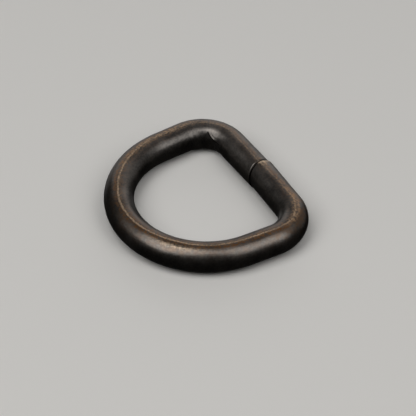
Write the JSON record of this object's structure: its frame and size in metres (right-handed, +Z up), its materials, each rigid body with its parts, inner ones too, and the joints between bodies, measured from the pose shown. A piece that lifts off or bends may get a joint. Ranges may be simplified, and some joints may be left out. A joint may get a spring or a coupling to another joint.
{
  "type": "d ring",
  "caption": "Closed D ring bent from heavy round wire, with a straight bar for a strap and a round bow; the wire's ends butt in the middle of the bar.",
  "frame": {"origin": "the middle of the ring's outline, on the surface that it lies on", "axes": "+X along the straight bar, +Y from the bar to the crown of the bow, +Z up, square to the flat of the ring"},
  "size_m": [0.0354, 0.031, 0.0052],
  "materials": {
    "antique_wire": "dark antique plating on steel wire, semi-gloss, rubbed to a tan colour along the top of the wire"
  },
  "bodies": {
    "root": {"ring": "antique_wire"}
  },
  "joints": []
}
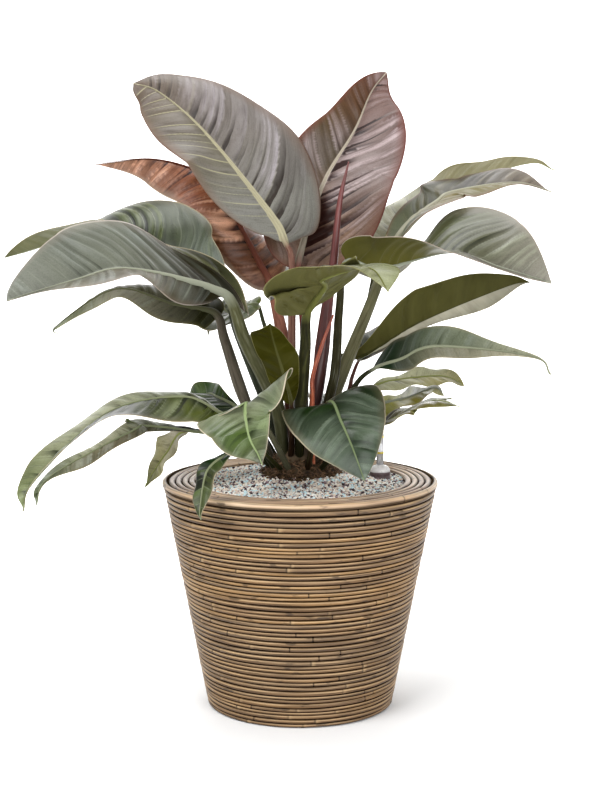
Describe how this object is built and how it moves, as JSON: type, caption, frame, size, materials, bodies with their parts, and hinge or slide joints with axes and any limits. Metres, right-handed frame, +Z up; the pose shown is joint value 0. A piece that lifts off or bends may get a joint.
○ ○ ○
Directions for this task ::
Output an exact copy of each record.

Completed task ::
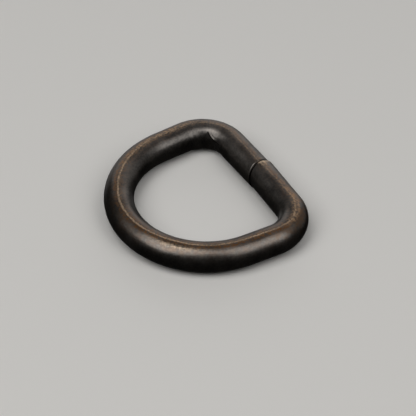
Write the JSON record of this object's structure: its frame and size in metres (right-handed, +Z up), its materials, each rigid body with its parts, inner ones too, and the joints between bodies, measured from the pose shown. A piece that lifts off or bends may get a joint. Ranges may be simplified, and some joints may be left out. A joint may get a spring or a coupling to another joint.
{
  "type": "d ring",
  "caption": "Closed D ring bent from heavy round wire, with a straight bar for a strap and a round bow; the wire's ends butt in the middle of the bar.",
  "frame": {"origin": "the middle of the ring's outline, on the surface that it lies on", "axes": "+X along the straight bar, +Y from the bar to the crown of the bow, +Z up, square to the flat of the ring"},
  "size_m": [0.0354, 0.031, 0.0052],
  "materials": {
    "antique_wire": "dark antique plating on steel wire, semi-gloss, rubbed to a tan colour along the top of the wire"
  },
  "bodies": {
    "root": {"ring": "antique_wire"}
  },
  "joints": []
}
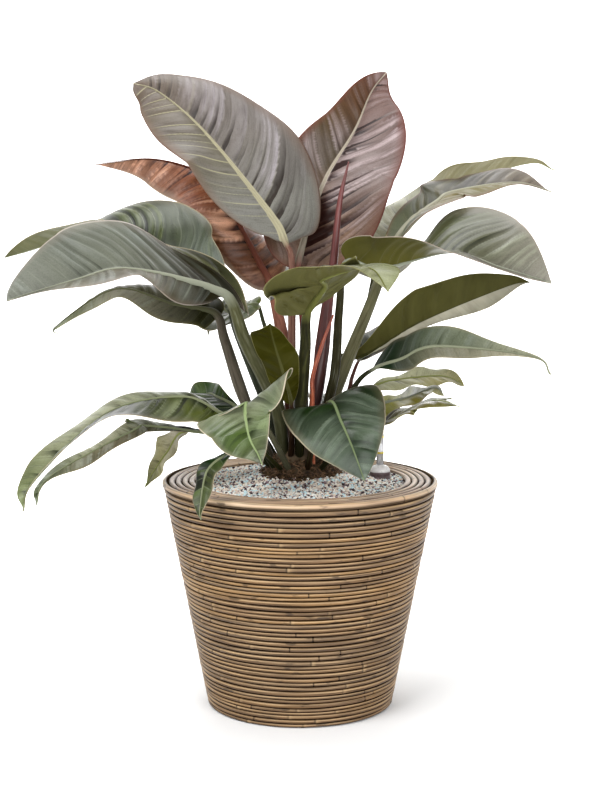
Describe how this object is built and how it moves, as JSON: type, caption, frame, size, materials, bodies with their parts, and hinge or slide joints with axes and any limits. Metres, right-handed frame, +Z up; the pose shown is joint value 0. A piece that lifts off or bends may get a joint.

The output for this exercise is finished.